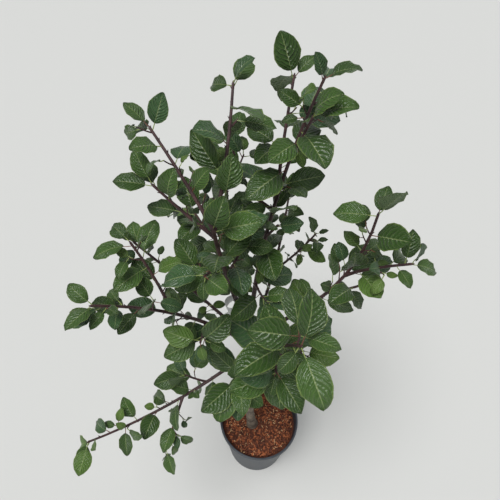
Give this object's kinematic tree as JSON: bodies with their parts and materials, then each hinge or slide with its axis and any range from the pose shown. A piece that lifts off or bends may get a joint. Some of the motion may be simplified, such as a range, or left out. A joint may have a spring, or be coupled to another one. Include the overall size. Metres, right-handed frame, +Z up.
{
  "type": "potted gage plum tree",
  "caption": "Young gage plum tree with a clear stem, open ascending crown and broad leaves, in a round nursery pot with bark compost.",
  "frame": {"origin": "middle of the pot's flat underside", "axes": "+Z up, +Y away from the picture's viewer, +X to that viewer's right"},
  "size_m": [0.7297, 0.5785, 1.4398],
  "materials": {
    "pot_plastic": "moulded, satin",
    "compost": "loose bark chips",
    "trunk_bark": "grey-brown bark",
    "bough_bark": "smooth purple-brown bark",
    "foliage": "leaf, satin above and matt below",
    "label": "blank film"
  },
  "bodies": {
    "root": {"pot": "pot_plastic", "compost": "compost", "trunk": "trunk_bark", "bough_right_leader": "bough_bark", "bough_left_leader": "bough_bark", "bough_right": "bough_bark", "bough_left_upper": "bough_bark", "bough_left_middle": "bough_bark", "bough_low_left": "bough_bark", "bough_front": "bough_bark", "bough_back_left": "bough_bark", "bough_back_right": "bough_bark", "bough_low_front": "bough_bark", "bough_low_right": "bough_bark", "foliage_right_leader": "foliage", "foliage_left_leader": "foliage", "foliage_right": "foliage", "foliage_left_upper": "foliage", "foliage_left_middle": "foliage", "foliage_low_left": "foliage", "foliage_front": "foliage", "foliage_back_left": "foliage", "foliage_back_right": "foliage", "foliage_low_front": "foliage", "foliage_low_right": "foliage", "plant_label": "label"}
  },
  "joints": []
}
===============
What to produce
Extract the listing in its entirety, matching it exactly.

Written solution
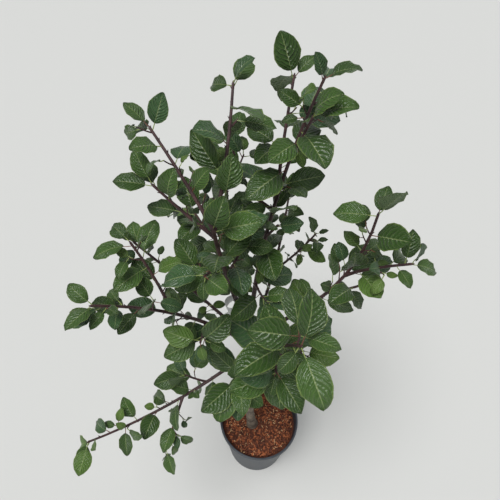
Give this object's kinematic tree as JSON: bodies with their parts and materials, then each hinge or slide with its axis and any range from the pose shown. A piece that lifts off or bends may get a joint. Some of the motion may be simplified, such as a range, or left out. A joint may have a spring, or be coupled to another one. Include the overall size. Metres, right-handed frame, +Z up.
{
  "type": "potted gage plum tree",
  "caption": "Young gage plum tree with a clear stem, open ascending crown and broad leaves, in a round nursery pot with bark compost.",
  "frame": {"origin": "middle of the pot's flat underside", "axes": "+Z up, +Y away from the picture's viewer, +X to that viewer's right"},
  "size_m": [0.7297, 0.5785, 1.4398],
  "materials": {
    "pot_plastic": "moulded, satin",
    "compost": "loose bark chips",
    "trunk_bark": "grey-brown bark",
    "bough_bark": "smooth purple-brown bark",
    "foliage": "leaf, satin above and matt below",
    "label": "blank film"
  },
  "bodies": {
    "root": {"pot": "pot_plastic", "compost": "compost", "trunk": "trunk_bark", "bough_right_leader": "bough_bark", "bough_left_leader": "bough_bark", "bough_right": "bough_bark", "bough_left_upper": "bough_bark", "bough_left_middle": "bough_bark", "bough_low_left": "bough_bark", "bough_front": "bough_bark", "bough_back_left": "bough_bark", "bough_back_right": "bough_bark", "bough_low_front": "bough_bark", "bough_low_right": "bough_bark", "foliage_right_leader": "foliage", "foliage_left_leader": "foliage", "foliage_right": "foliage", "foliage_left_upper": "foliage", "foliage_left_middle": "foliage", "foliage_low_left": "foliage", "foliage_front": "foliage", "foliage_back_left": "foliage", "foliage_back_right": "foliage", "foliage_low_front": "foliage", "foliage_low_right": "foliage", "plant_label": "label"}
  },
  "joints": []
}